Compte-rendu du match amical GSHC-LHC : presque !

Quelques fois, le sport doit se voir dépassé par des sujets de société impératifs, a dit le poète*. Je pourrais me limiter à cela et vous demander, tel un Gustave Parking en goguette, d’y réfléchir plus longuement, mais ce serait un peu trop cavalier. Et puis, j’ai un sujet bien trop important à vous exposer pour vous laisser en plan devant une phrase sibylline, aussi belle et intelligente soit-elle.

Oui, tenez-vous bien, accrochez-vous, reprenez vos esprits : j’ai décidé de vous parler de hockey sur glace. Bon, pas tout à fait. Je reprends.J’ai décidé de vous parler des hockeyades de Le Sentier.
Enfin, presque.
Laissez-moi vous expliquer l’affaire dans le détail.
Il était environ 18h15, le mercredi 15 août 2012, et avant de partir pour Le Sentier afin d’assister au match amical opposant le LHC au GSHC, je terminai une longue session d’entrainement à la guitare. En somme, je finissais d’astiquer frénétiquement mon manche d’ébène quand, à la faveur de la mise hors-tension de mon amplificateur, s’est fait entendre dans mon appartement un long cri porcin qui me glaça les sangs des oreilles aux roustons. Je posai délicatement ma Les Paul Custom sur son pied et me saisis de la batte de base-ball en aluminium qui reposait à ses côtés, tous sens aux aguets.
La transpiration perlait déjà sur mon front froncé, je demandai de l’aide à tous mes dieux avant de me souvenir avec agacement de mon athéisme profond.
– ouïïïïïïïïïïïïïïïïïïïïïïïïïïïïïïïïïïïïïïïïïïï -ouïïïïïïïïïïïïïïïïïïïïïïïïïïïïïïïïïïïïïïïïïïïïïï
Bon sang ! Qui donc assassine cette pauvre bête ? D’où vient ce couinement terminal ? Ça ne peut pas être ce con d’Ali, mon voisin de palier, qui prépare encore un faux méchoui sur son balcon juste pour emmerder les vieux racistes du quatrième avec des enregistrements de cris d’agneaux. Non. Là, il s’agit clairement d’un porc. Une truie, peut-être (car c’est plus aigu). Et Ali, lui, il ne touche pas à ça, même pour blaguer.

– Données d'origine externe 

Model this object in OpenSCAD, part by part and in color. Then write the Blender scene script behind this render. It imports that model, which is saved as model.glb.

J’essaie de contrôler ma respiration et mes battements de cœur et je réalise enfin que la bête agonisante semble se trouver dans mon propre salon.  Mais pourquoi donc mon appartement empeste-t-il l’odeur de ramequin bon marché ? L’image furtive d’un cochon ayant choisi mon appartement pour se suicider à coup de quiche au fromage de la Migros traverse mon esprit.
Je prends mon courage à une main, la batte dans l’autre, et j’entrouvre la porte de ma main libre. J’essaie de tendre mon œil dans le fin entrebâillement de la porte, mais je n’y arrive pas et je ne distingue rien (mais qu’attend l’œil pour subir une sérieuse évolution, ‘vindieu !?!).

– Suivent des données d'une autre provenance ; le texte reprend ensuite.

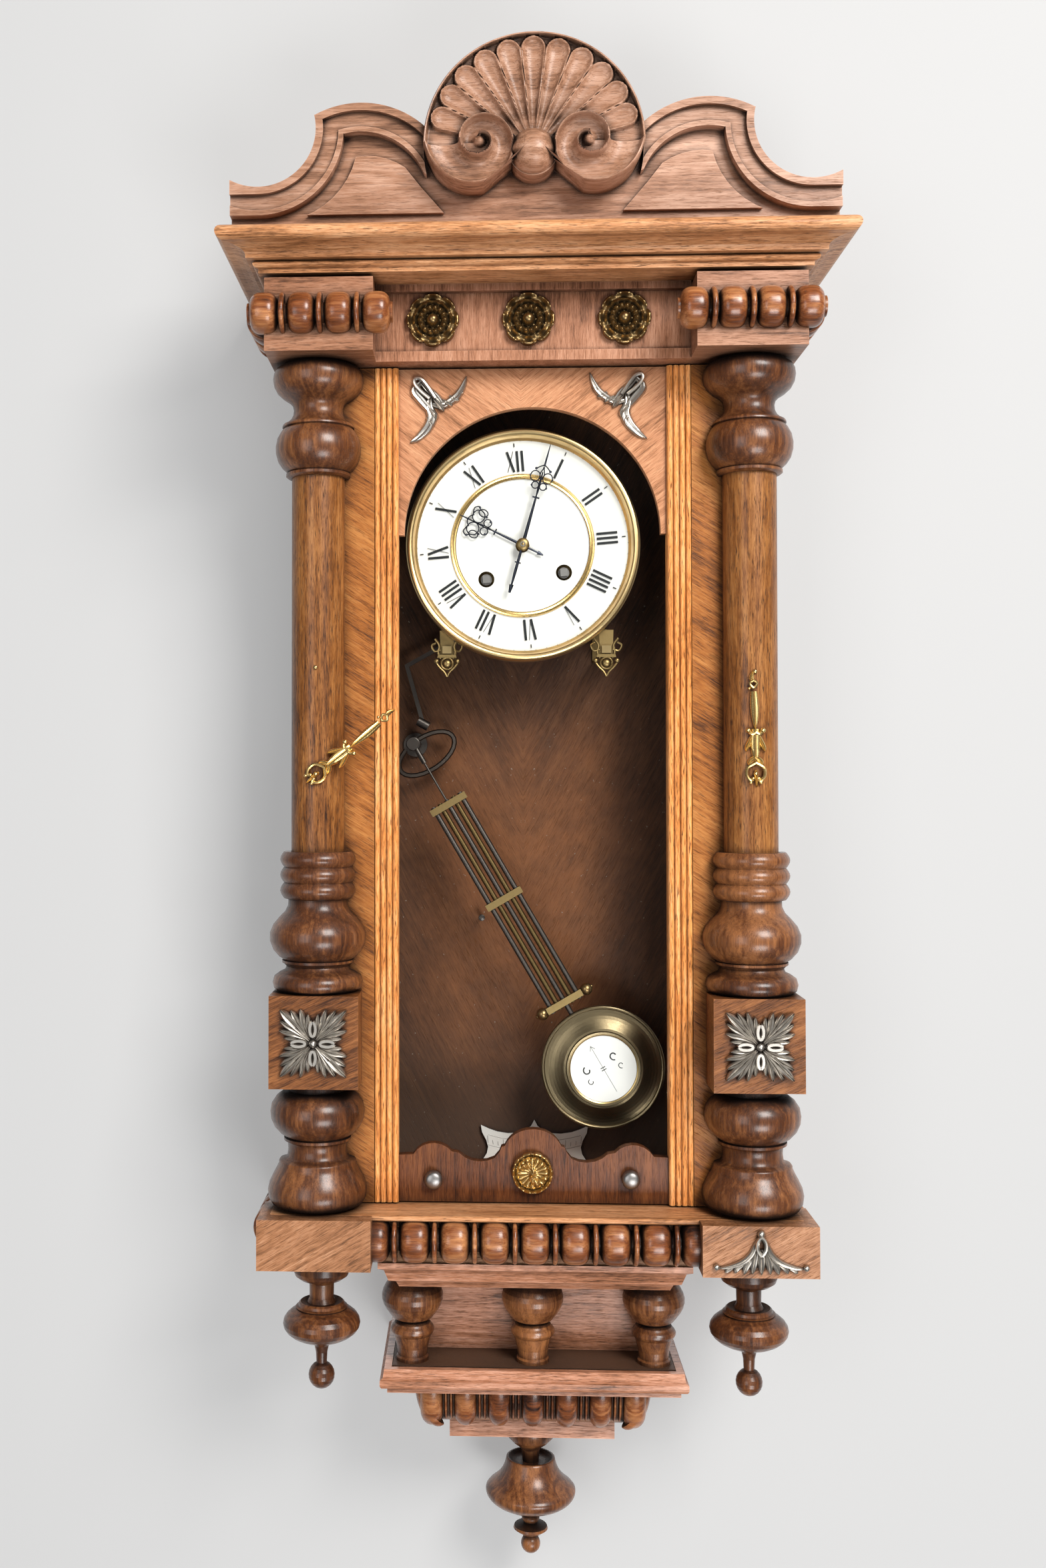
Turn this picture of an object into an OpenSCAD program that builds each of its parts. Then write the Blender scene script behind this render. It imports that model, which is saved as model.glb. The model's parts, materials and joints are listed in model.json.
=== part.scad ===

– ouïïïïïïïïïïïïïïïïïïïïïïïïïïïïïïïïïïïïïïïïïïïïïïïïïïïïïïïïïïïïïï – ouïouïïïouïïïïïïouïïïïïïïïïïïïïïïïïïïïïïïïïïïïïïïïïïïïïïïïïï
Assez attendu, la miséricorde m’aide à trouver le courage nécessaire à entrer d’un coup dans le salon afin de mettre un terme aux souffrances atroces de cette pauvre bête. Je pénètre dans la pièce en criant à mon tour et en frappant l’air autour de moi de multiples coups de battes désordonnés.
Et là, surprise. Rien. Ma montre indique maintenant 18h16 et il n’y a personne dans la pièce, si ce n’est un con avec la batte à l’air.
Pourtant, les cris continuent de plus belle.
Machinalement, mes yeux se posent alors sur la télévision.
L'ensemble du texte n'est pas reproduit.